--- start ---

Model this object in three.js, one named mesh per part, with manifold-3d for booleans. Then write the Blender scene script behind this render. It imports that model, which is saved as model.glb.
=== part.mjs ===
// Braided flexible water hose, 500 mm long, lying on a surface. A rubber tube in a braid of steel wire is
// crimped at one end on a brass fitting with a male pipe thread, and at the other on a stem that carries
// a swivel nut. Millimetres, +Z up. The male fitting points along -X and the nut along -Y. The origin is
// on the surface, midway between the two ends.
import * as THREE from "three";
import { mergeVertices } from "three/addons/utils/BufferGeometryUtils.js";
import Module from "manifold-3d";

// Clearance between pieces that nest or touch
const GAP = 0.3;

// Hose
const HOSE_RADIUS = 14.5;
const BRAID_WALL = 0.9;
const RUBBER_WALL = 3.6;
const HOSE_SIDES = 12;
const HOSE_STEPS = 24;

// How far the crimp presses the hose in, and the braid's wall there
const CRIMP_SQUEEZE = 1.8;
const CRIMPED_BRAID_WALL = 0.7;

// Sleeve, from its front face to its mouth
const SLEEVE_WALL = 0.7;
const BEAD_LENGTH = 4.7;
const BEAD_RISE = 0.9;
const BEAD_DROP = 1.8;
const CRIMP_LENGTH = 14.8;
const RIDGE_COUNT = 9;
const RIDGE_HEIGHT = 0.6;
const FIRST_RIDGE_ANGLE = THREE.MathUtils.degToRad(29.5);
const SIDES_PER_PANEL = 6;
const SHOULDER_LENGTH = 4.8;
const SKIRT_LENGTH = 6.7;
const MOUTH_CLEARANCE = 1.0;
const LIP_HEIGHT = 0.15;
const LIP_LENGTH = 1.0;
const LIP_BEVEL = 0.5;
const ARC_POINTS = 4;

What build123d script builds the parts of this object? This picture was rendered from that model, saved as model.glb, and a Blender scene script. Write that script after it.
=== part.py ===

--- end ---

Exactly reproduce every line of the data above.

Solution to this task ::
Model this object in three.js, one named mesh per part, with manifold-3d for booleans. Then write the Blender scene script behind this render. It imports that model, which is saved as model.glb.
=== part.mjs ===
// Braided flexible water hose, 500 mm long, lying on a surface. A rubber tube in a braid of steel wire is
// crimped at one end on a brass fitting with a male pipe thread, and at the other on a stem that carries
// a swivel nut. Millimetres, +Z up. The male fitting points along -X and the nut along -Y. The origin is
// on the surface, midway between the two ends.
import * as THREE from "three";
import { mergeVertices } from "three/addons/utils/BufferGeometryUtils.js";
import Module from "manifold-3d";

// Clearance between pieces that nest or touch
const GAP = 0.3;

// Hose
const HOSE_RADIUS = 14.5;
const BRAID_WALL = 0.9;
const RUBBER_WALL = 3.6;
const HOSE_SIDES = 12;
const HOSE_STEPS = 24;

// How far the crimp presses the hose in, and the braid's wall there
const CRIMP_SQUEEZE = 1.8;
const CRIMPED_BRAID_WALL = 0.7;

// Sleeve, from its front face to its mouth
const SLEEVE_WALL = 0.7;
const BEAD_LENGTH = 4.7;
const BEAD_RISE = 0.9;
const BEAD_DROP = 1.8;
const CRIMP_LENGTH = 14.8;
const RIDGE_COUNT = 9;
const RIDGE_HEIGHT = 0.6;
const FIRST_RIDGE_ANGLE = THREE.MathUtils.degToRad(29.5);
const SIDES_PER_PANEL = 6;
const SHOULDER_LENGTH = 4.8;
const SKIRT_LENGTH = 6.7;
const MOUTH_CLEARANCE = 1.0;
const LIP_HEIGHT = 0.15;
const LIP_LENGTH = 1.0;
const LIP_BEVEL = 0.5;
const ARC_POINTS = 4;

What build123d script builds the parts of this object? This picture was rendered from that model, saved as model.glb, and a Blender scene script. Write that script after it.
=== part.py ===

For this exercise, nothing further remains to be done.